We read about the story of First Sergeant Justin LeHew, who is recommended for a Bronze Star for his heroics on the battlefield in evacuating wounded from the battlefield under heavy enemy fire.

There was a description of the chaplain, Father Paul Shaughnessy, a Roman Catholic priest. A fearless man, who was walking in the middle of battle, unfazed by the shooting and the mortar fire and whose only concern was the welfare of his troops. “He was exactly like the chaplain you see in World War II movies,” said Lt. Seth Moulton. SSgt Ian Donnell described Father Paul Shaughnessy like this. “I remember looking over, and the chaplain was walking up and down the lines like he didn’t have a care in the world. After an explosion, he’d walk that way to make sure everyone was OK.”

These stories epitomize the first-person accounts in this book. It is this combined description of the brutal battles and the human compassion that brings great feeling to these pages of a book about war.

How did the battle end? Who won the battle?
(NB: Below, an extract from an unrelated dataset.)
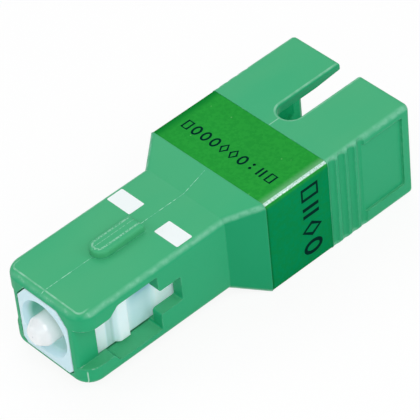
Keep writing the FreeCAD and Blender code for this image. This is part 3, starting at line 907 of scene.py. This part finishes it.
# %% [markdown]
# ## The moulding line
# The two halves of a mould meet along the middle of the housing, and leave a hair-thin ridge there.
# It runs from the front rim to the key, and from the key over the tapered step to the label. Its path
# isn't typed in: rays are shot at the CAD solid from above, so it follows whatever shape that has.

# %% Shoot rays at the housing to lay the moulding line
LINE_WIDTH = 0.07 * MM
LINE_HEIGHT = 0.012 * MM
RAYS_PER_RUN = 40
shell_tree = BVHTree.FromObject(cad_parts["outer_shell"], bpy.context.evaluated_depsgraph_get())


def over_the_top(x_start, x_end):
    """Points and normals where rays from above meet the housing's middle."""
    points, normals = [], []
    for i in range(RAYS_PER_RUN + 1):
        x = x_start + (x_end - x_start) * i / RAYS_PER_RUN
        hit, normal, _, _ = shell_tree.ray_cast(Vector((x, 0, shell_high.z + MM)), Vector((0, 0, -1)))
        points.append(hit)
        normals.append(Vector((normal.x, 0, normal.z)).normalized())
    return points, normals


def moulding_line(bm):
    """Two runs of the ridge, from the rim to the key and from the key to the label."""
    before_key = (0.08 * MM, KEY_FRONT - 0.02 * MM)
    to_label = (KEY_REAR + 0.02 * MM, label_low.x - 0.3 * MM)
    for start, end in (before_key, to_label):
        points, normals = over_the_top(start, end)
        ribbon(bm, points, normals, LINE_WIDTH, LINE_HEIGHT)


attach(mesh_piece("moulding_line", moulding_line, line_finish), "shell")

# %% [markdown]
# ## The ink on the label
# Ink lies on the film as a layer of about a hundredth of a millimetre. Here it is a row of plain shapes
# (rings, squares, diamonds, bars and dots) across the top, and a larger row up the side. Each shape is a
# list of strokes in a unit square, and a stroke is laid down with the same ribbon. A printed texture
# would need an image, and this stays sharp however close the camera comes.

# %% Plain shapes for the print
def arc_points(centre, radii, count):
    """Points round an ellipse."""
    turn = 2 * math.pi / count
    return [(centre[0] + radii[0] * math.cos(i * turn), centre[1] + radii[1] * math.sin(i * turn))
            for i in range(count)]


RING = [(arc_points((0.5, 0.5), (0.36, 0.46), 24), True)]
SQUARE = [(((0.15, 0.05), (0.85, 0.05), (0.85, 0.95), (0.15, 0.95)), True)]
DIAMOND = [(((0.5, 0.0), (0.9, 0.5), (0.5, 1.0), (0.1, 0.5)), True)]
BARS = [(((0.25, 0.03), (0.25, 0.97)), False), (((0.75, 0.03), (0.75, 0.97)), False)]
DOTS = [(arc_points((0.5, v), (0.05, 0.05), 8), True) for v in (0.25, 0.75)]
TOP_ROW = [SQUARE, BARS, DOTS, RING, DIAMOND, DIAMOND, RING, RING, RING, SQUARE]
SIDE_ROW = [RING, DIAMOND, BARS, SQUARE]


def dark_ink():
    finish = Finish("label_dark_ink", IOR=1.5, Specular_IOR_Level=0.005)
    blotch = finish.noise(0.2 * MM, detail=3)
    finish.set("Base Color", finish.mix(blotch, srgb(0, 38, 32), srgb(2, 48, 42)))
    finish.set("Roughness", 0.35 + 0.15 * blotch)
    finish.bump(blotch, 0.002 * MM)
    return finish.material


ink_finish = dark_ink()
print("rows of", len(TOP_ROW), "and", len(SIDE_ROW), "shapes")

# %% [markdown]
# A row is placed by the corner of its first shape, by the way it reads and by the way its shapes rise.
# These two directions also give the surface's normal, as their cross product. So one function serves
# both faces, where a place typed in for each shape would have to be mended fourteen times.

# %% Print a row of shapes on each face
INK_HEIGHT = 0.006 * MM
TOP_PLACE = (20.33 * MM, -4.92 * MM)
TOP_SIZE = (0.8 * MM, 1.0 * MM)
TOP_PITCH = 1.037 * MM
TOP_STROKE = 0.23 * MM
SIDE_PLACE = (22.85 * MM, -3.5 * MM)
SIDE_SIZE = (1.5 * MM, 1.8 * MM)
SIDE_PITCH = 1.9 * MM
SIDE_STROKE = 0.42 * MM


def print_row(bm, shapes, corner, reading, rising, size, pitch, stroke):
    """Lays shapes along `reading`, each `size` wide and high, on the plane through `corner`."""
    up = reading.cross(rising)
    for i, shape in enumerate(shapes):
        origin = corner + reading * (i * pitch)
        for points, closed in shape:
            path = [origin + reading * (u * size[0]) + rising * (v * size[1]) for u, v in points]
            ribbon(bm, path, [up] * len(path), stroke, INK_HEIGHT, closed)


def top_print(bm):
    """A row across the top of the label, from the near side to the far one."""
    corner = Vector((TOP_PLACE[0], TOP_PLACE[1], label_high.z))
    print_row(bm, TOP_ROW, corner, Vector((0, 1, 0)), Vector((-1, 0, 0)),
              TOP_SIZE, TOP_PITCH, TOP_STROKE)


def side_print(bm):
    """A row up the near side of the label."""
    corner = Vector((SIDE_PLACE[0], label_low.y, SIDE_PLACE[1]))
    print_row(bm, SIDE_ROW, corner, Vector((0, 0, 1)), Vector((-1, 0, 0)),
              SIDE_SIZE, SIDE_PITCH, SIDE_STROKE)


for name, build in (("label_ink_top", top_print), ("label_ink_side", side_print)):
    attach(mesh_piece(name, build, ink_finish), "shell")

# %% [markdown]
# ## Floor, world and light
# The part stands on white. The floor shows white to the camera and to reflections, through the Light
# Path node, and not because lamps are strong: so the colours of the part render as they are written. A
# share of plain diffuse stays in it, which keeps the shadow. The floor is wide enough to fill the view,
# so the world behind it stays a plain dim light.

# %% A white floor that keeps the shadow
FLOOR_WIDTH = 4.0
FLOOR_GAP = 0.01 * MM
FLOOR_GLOW = 0.9
FLOOR_MIDDLE = 17 * MM


def seen_or_mirrored(finish):
    """1 for rays of the camera, of reflections and of clear materials."""
    path = finish.node("ShaderNodeLightPath").output.node
    seen = Socket(finish, path.outputs["Is Camera Ray"])
    mirrored = Socket(finish, path.outputs["Is Glossy Ray"])
    through_glass = Socket(finish, path.outputs["Is Transmission Ray"])
    return finish.least(seen + mirrored + through_glass, 1.0)


def floor_white():
    finish = Finish("floor_white", Roughness=0.9)
    finish.set("Base Color", (0.95, 0.95, 0.95, 1))
    glow = finish.node("ShaderNodeEmission", None, {"Color": (1, 1, 1, 1), "Strength": 1.0})
    matt = Socket(finish, finish.shader.outputs[0])
    inputs = {0: seen_or_mirrored(finish) * FLOOR_GLOW, 1: matt, 2: glow}
    finish.plug(finish.surface, finish.node("ShaderNodeMixShader", None, inputs))
    return finish.material


bpy.ops.mesh.primitive_plane_add(size=FLOOR_WIDTH, location=(FLOOR_MIDDLE, 0, shell_low.z - FLOOR_GAP))
floor = bpy.context.object
floor.name = "floor"
floor.data.materials.append(floor_white())
print("floor of", FLOOR_WIDTH, "m")

# %% [markdown]
# Wide soft boxes in front and above give the even light of a catalogue picture. One is narrow: it stands
# where the label's bent edge mirrors it, and its reflection adds to the fine white line that is painted
# there. A lamp's share on a face falls with the square of its distance, so all of them keep about the
# same distance, and only their powers set the balance between them.

# %% Plain studio light
CENTRE = Vector((16.5 * MM, 0, 0))
LAMP_DISTANCE = 0.35
OVER_THE_EDGE = (0.46, -0.68, 0.57)


def soft_box(name, direction, distance, size, power, along=(0, 0, 1)):
    """A rectangular lamp facing the object from a direction, with its longer side along an axis."""
    data = bpy.data.lights.new(name, "AREA")
    data.shape = "RECTANGLE"
    data.size, data.size_y = size
    data.energy = power
    back = Vector(direction).normalized()
    across = Vector(along).cross(back).normalized()
    turn = Matrix((across, back.cross(across), back)).transposed().to_4x4()
    lamp = bpy.data.objects.new(name, data)
    lamp.matrix_world = Matrix.Translation(CENTRE + back * distance) @ turn
    bpy.context.scene.collection.objects.link(lamp)


soft_box("box_key", (-0.3, -0.5, 0.8), LAMP_DISTANCE, (0.25, 0.25), 0.55)
soft_box("box_above", (0.33, 0.42, 0.85), LAMP_DISTANCE, (0.30, 0.30), 0.38)
soft_box("strip_right", OVER_THE_EDGE, LAMP_DISTANCE, (0.03, 0.16), 0.17, along=(0, 0.64, 0.77))
soft_box("strip_left", (-0.68, 0.57, 0.46), LAMP_DISTANCE, (0.12, 0.12), 0.2)
soft_box("fill_front", (-0.8, -0.5, 0.3), 0.4, (0.30, 0.30), 0.12)
print("lamps:", len(bpy.data.lights))

# %% [markdown]
# The world adds a dim, slightly cool light from all round, for the faces that no lamp reaches. The view
# transform `Standard` shows each colour as it was chosen, where the default one would flatten the greens.

# %% Dim world and plain colours
WORLD_COLOUR = (0.96, 0.98, 1, 1)
WORLD_STRENGTH = 0.33
world = bpy.data.worlds.new("studio")
world.use_nodes = True
background = world.node_tree.nodes["Background"]
background.inputs["Color"].default_value = WORLD_COLOUR
background.inputs["Strength"].default_value = WORLD_STRENGTH
bpy.context.scene.world = world
bpy.context.scene.view_settings.view_transform = "Standard"
print("world strength", WORLD_STRENGTH)

# %% [markdown]
# ## The camera
# The photograph looks down at the plug end from its right, with a long lens, so that parallel edges
# hardly converge. Three things give the camera: where it stands, which way is right in the picture, and
# how long the lens is. Building the rotation from the picture's own axes keeps the slight roll, which
# aiming the camera at a point would lose.

# %% Camera from the picture's axes
CAMERA_PLACE = Vector((-97.48, -141.41, 169.0)) * MM
PICTURE_RIGHT = Vector((0.7262, -0.6829, -0.0787))
PICTURE_DOWN = Vector((-0.509, -0.4572, -0.7293))
LENS_LENGTH = 273.2
FILM_WIDTH = 36
camera_data = bpy.data.cameras.new("camera")
camera_data.lens = LENS_LENGTH
camera_data.sensor_width = FILM_WIDTH
camera_data.clip_start = 10 * MM
camera = bpy.data.objects.new("camera", camera_data)
right = PICTURE_RIGHT.normalized()
ahead = right.cross(PICTURE_DOWN).normalized()
down = ahead.cross(right)
turn = Matrix((right, -down, -ahead)).transposed().to_4x4()
camera.matrix_world = Matrix.Translation(CAMERA_PLACE) @ turn
bpy.context.scene.collection.objects.link(camera)
bpy.context.scene.camera = camera
print("the camera looks along", [round(v, 3) for v in ahead])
A political cease-fire was negotiated after the nearly three-week battle. The next move for the U.S. forces would have been to attack the Imam Ali Mosque. It is not something that the soldiers were enthusiastic about and the political leaders were reluctant to approve an attack upon a holy mosque. Al-Sadr forces were surrounded and had nowhere to go. The political cease-fire was negotiated because of the ramifications of attacking the sacred mosque and the ensuing slaughter of those gathered in the mosque. There was reluctance on the part of the troops to attack the mosque for humanitarian reasons. The agreement was that the Al-Sadr forces would evacuate the mosque and that the U.S. forces would not attack the mosque. Both sides agreed to the cease-fire, but the Al-Sadr forces agreed to vacate the mosque, at the same time vowing to one day kill Americans.

Dick Camp has created another oral history of a significant battle in the Iraq War as can only be told by a person with his credentials. A retired Marine colonel, Dick Camp served in the Marines as an officer for 26 years and tells this richly detailed account from the perspective of the soldier.